What is positive reinforcement?

Parrots, including parakeets, are incredibly smart as far as birds go. Their problem solving skills are amazing and they’re naturally curious. Training yours is a way to harness this intelligence, ensure that “unwanted” behaviors like biting don’t develop and to bond.

The most efficient way to train a parakeet is through positive reinforcement, so let’s take a moment to find out what exactly this is.

Basically, positive reinforcement involves training by rewarding good behaviors rather than dealing punishment for bad ones (Heidenreich, 2007). When it comes to parakeets, the most coveted reward is, of course, a treat. Parrots are very food motivated, making it the perfect aid in training them.

If you have a strong bond with your bird then even the attention in itself will be a reward.

Green Indian ringneck parakeet laying on its back in human hand | Full guide to how to train a parakeet

Why doesn’t negative reinforcement work?

When you’re training your parakeet, you need to remember that these birds do not respond well to punishment. Negative reinforcement (teaching by punishing mistakes) is simply not the way to go! There are multiple reasons for this.

For example, if you yell at your parakeet when it does something wrong, it might actually take this as a reward. After all, you’re giving attention and parrots love noise. If you put your bird back in its cage when it bothers you, it might start seeing its cage as something negative.

If you inflict more severe punishment, you’ll end up with a bird that’s traumatized and likely increasingly difficult to handle.

Here at Psittacology headquarters, positive reinforcement helped our two budgies go from extremely skittish to happy, relaxed birds that eat from your hand, will come when called and even learned to jump through a little hoop!

How to train a parakeet step 1: Taming

The first step in how to train a parakeet is making sure that your bird is comfortable around humans. If your parakeet is hand-raised then this might already be the case. However, many birds (especially budgies) bought at pet stores will not be used to humans and can be extremely skittish.

So how do you turn a scared and nervous parakeet into a happy, social bird? Everyone’s experience will vary and you need a good dose of patience, but you could try the following ‘schedule’:

  • Starting out: Don’t try to touch your new parakeet, give it some time to settle in. Spend plenty of time with it, though: sit with your bird, talk to it or even sing it some songs!

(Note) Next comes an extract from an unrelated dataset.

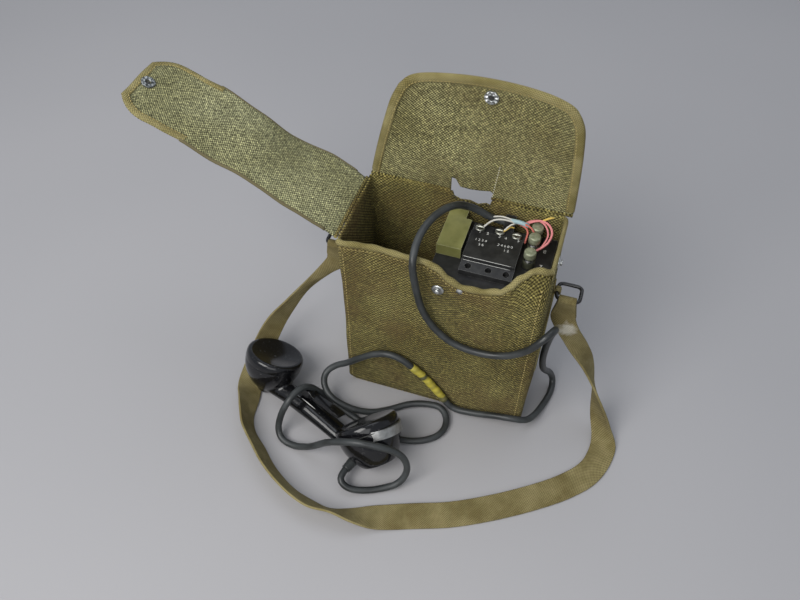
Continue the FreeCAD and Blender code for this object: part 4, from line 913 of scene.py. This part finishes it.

Keep doing this until the bird seems okay with your presence (not positioning itself as far away as possible, not spooked by your every movement, etc.).
  • Once your parakeet seems comfortable, you can move on to trying to hand feed it. Take its favorite treat and present it to the bird in your hand. Then wait. You might be there for ages and have to try multiple times, but most parakeets’ stomachs will eventually get the better of them!
  • Is your ‘keet happily accepting food from your hands? Awesome! You might have success with getting it to step on your finger. Simply hold a treat in one hand and place a finger from your other hand between the bird and its prize. There will likely be some hesitation, but your parakeet should eventually realize it’s safe.
  • Keep repeating all these steps daily. It can take a good while before a bird loses its hesitation, so don’t give up! Once your parakeet seems comfortable around your hands, you can even see if it’ll accept some neck scratches.

Can you see how positive reinforcement comes into play in the steps above? You want your parakeet to associate your hands with positive events, like the appearance of yummy treats. Negative events, like being forced into a corner so it has nowhere to go but your finger, will only give the opposite effect.

Green and yellow budgie parakeet eating from human hand | How to train a parakeet
If your parakeet has started to accept food from your hands, congrats! That’s a big milestone.

How to train a parakeet step 2: The basics

So, you’ve spent lots of time with your parakeet and it now seems pretty comfortable around you. Let’s move on to learning how to train a parakeet to perform basic exercises that can help make both your lives easier! After all, training is not just about funny tricks, it can be very useful.

The most commonly taught useful trick is ‘step up’: teaching your parakeet to step onto your finger on command. With positive reinforcement in mind, the idea is simple enough.

  • Place your finger between your bird and a treat as you did in step 1. Tell it in a clear and non-threatening voice: ‘step up!’ Or go for any auditory command you want. You can make a clicking noise or use any phrase.
  • Once the bird steps onto your hand, say something like ‘good bird’. Do this every time the exercise is performed correctly and then follow this phrase up with some food.
  • Once this is going well, try presenting just your finger and not the food yet. Feed a little treat only after your parakeet steps on your finger. Saying your command phrase ‘step up!’ will help cue the behavior and praising by saying ‘good bird!’ will help confirm that your bird did it right.
  • If you repeat this often enough, you’ll eventually only need the auditory cue. Once your bird hears ‘step up!’ it should know that treats are coming if it steps onto your hand.

The same principle can be applied to a whole bunch of useful tricks. Once your parakeet has mastered step up, why not try ‘step down’, ‘come here’, travel cage training, stopping biting or harness training?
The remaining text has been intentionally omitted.